SET EXERCISE ▸ Search the listing below for the string "this" and show each line that contains it.

[Items from a data source]
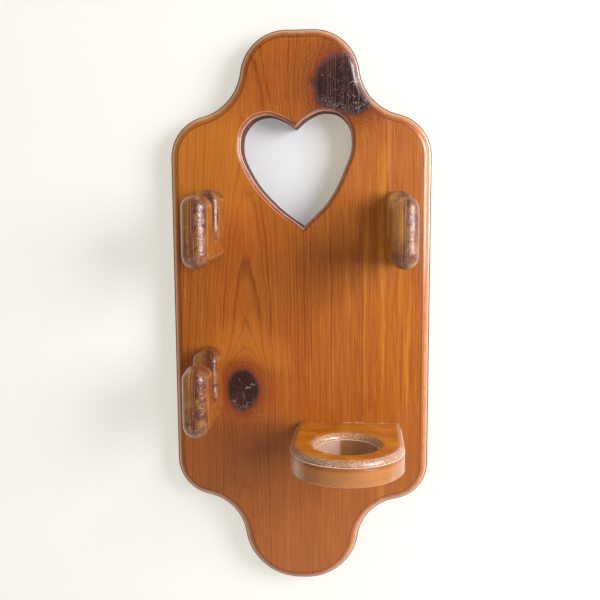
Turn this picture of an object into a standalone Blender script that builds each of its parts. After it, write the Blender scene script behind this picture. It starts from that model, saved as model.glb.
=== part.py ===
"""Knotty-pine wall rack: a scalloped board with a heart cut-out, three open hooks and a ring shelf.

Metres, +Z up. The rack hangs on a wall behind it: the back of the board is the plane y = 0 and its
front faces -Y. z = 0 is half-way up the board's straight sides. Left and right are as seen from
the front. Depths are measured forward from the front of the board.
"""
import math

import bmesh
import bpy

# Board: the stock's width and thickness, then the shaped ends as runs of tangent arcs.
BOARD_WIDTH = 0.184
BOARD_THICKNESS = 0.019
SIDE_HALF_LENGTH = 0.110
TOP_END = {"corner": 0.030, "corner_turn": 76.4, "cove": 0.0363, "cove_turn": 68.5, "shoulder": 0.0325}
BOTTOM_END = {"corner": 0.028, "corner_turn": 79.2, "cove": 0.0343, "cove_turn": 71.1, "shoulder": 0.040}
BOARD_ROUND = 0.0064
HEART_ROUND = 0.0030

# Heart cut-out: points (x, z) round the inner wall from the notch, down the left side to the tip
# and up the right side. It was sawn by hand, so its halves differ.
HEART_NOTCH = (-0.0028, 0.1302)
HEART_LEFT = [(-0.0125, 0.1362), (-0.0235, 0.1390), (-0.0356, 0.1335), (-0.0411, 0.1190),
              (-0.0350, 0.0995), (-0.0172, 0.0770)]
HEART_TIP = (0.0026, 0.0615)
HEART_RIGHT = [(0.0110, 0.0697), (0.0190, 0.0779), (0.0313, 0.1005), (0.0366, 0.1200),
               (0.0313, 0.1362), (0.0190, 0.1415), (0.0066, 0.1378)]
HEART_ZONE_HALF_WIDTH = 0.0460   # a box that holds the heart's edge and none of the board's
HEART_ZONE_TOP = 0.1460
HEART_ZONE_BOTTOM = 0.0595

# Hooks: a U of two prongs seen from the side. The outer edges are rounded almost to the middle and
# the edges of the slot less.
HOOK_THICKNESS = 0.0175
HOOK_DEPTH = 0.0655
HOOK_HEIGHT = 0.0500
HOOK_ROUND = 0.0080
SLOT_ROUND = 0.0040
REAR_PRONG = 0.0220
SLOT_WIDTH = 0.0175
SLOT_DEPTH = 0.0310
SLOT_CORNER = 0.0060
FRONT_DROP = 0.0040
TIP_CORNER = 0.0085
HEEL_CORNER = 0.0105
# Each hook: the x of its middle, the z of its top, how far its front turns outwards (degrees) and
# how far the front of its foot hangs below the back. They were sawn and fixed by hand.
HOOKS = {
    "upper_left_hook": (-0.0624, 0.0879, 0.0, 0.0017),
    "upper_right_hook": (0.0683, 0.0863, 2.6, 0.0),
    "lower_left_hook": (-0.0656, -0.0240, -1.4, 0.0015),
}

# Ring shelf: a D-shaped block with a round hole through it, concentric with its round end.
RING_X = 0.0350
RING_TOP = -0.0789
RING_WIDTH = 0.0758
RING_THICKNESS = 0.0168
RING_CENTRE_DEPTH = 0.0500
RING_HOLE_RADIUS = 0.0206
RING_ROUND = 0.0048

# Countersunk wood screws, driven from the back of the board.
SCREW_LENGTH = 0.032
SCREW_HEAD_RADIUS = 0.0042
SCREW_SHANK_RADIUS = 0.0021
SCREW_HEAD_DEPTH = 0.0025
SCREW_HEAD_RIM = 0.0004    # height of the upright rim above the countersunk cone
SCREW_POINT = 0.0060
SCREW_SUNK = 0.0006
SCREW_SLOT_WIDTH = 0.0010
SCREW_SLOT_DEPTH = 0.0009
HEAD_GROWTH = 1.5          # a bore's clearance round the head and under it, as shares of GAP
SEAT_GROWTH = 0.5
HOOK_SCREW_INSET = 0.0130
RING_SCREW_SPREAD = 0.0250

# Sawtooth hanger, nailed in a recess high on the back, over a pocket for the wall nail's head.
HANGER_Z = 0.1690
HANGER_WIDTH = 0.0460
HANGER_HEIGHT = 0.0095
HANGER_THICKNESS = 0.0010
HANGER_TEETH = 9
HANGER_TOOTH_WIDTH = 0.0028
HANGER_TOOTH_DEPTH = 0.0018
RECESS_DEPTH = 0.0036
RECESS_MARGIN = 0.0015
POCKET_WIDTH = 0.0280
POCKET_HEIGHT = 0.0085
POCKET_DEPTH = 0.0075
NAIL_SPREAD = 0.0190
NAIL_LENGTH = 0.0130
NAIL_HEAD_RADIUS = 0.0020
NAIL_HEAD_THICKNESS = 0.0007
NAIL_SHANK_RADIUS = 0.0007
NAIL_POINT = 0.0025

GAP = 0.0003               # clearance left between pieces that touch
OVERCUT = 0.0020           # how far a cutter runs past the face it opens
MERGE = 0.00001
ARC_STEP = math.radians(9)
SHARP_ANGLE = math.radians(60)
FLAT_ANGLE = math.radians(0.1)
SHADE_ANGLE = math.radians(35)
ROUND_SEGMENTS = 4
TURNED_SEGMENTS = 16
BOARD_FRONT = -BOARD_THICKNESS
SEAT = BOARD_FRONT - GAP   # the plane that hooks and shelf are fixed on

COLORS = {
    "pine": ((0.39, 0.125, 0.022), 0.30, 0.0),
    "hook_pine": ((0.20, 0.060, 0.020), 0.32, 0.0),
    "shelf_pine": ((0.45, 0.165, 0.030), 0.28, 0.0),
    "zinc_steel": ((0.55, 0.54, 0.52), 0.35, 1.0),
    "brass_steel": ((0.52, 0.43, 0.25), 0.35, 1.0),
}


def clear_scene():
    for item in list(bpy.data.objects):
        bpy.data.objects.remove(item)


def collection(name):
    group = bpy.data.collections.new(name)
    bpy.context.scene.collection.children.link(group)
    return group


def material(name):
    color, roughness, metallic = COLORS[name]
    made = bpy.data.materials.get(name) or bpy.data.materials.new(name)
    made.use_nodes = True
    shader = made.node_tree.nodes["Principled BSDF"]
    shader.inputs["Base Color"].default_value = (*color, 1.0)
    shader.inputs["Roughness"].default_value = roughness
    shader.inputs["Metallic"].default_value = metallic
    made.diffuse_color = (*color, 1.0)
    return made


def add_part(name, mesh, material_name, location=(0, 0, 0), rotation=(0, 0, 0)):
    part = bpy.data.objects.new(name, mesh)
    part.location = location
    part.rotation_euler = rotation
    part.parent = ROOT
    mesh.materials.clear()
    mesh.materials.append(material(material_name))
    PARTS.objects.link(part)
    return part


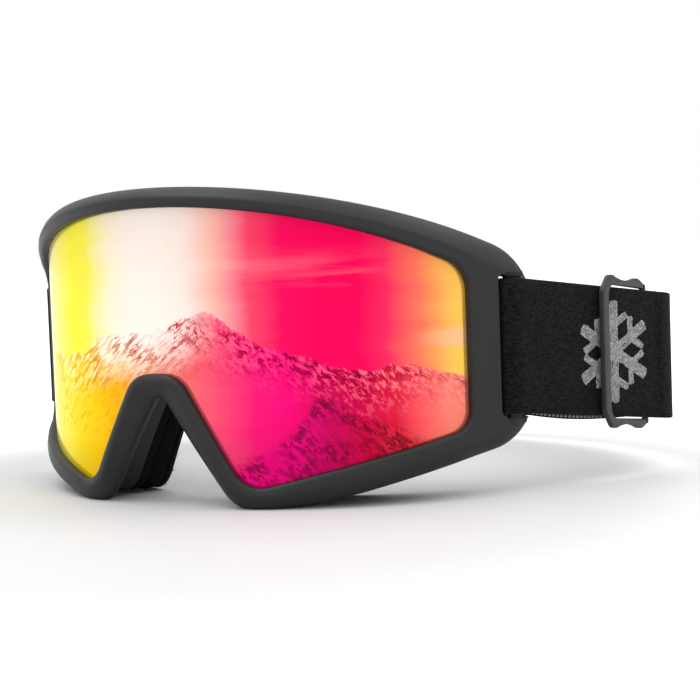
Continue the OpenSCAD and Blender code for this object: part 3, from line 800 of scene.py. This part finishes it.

SOLUTION ▸
Turn this picture of an object into a standalone Blender script that builds each of its parts. After it, write the Blender scene script behind this picture. It starts from that model, saved as model.glb.
Continue the OpenSCAD and Blender code for this object: part 3, from line 800 of scene.py. This part finishes it.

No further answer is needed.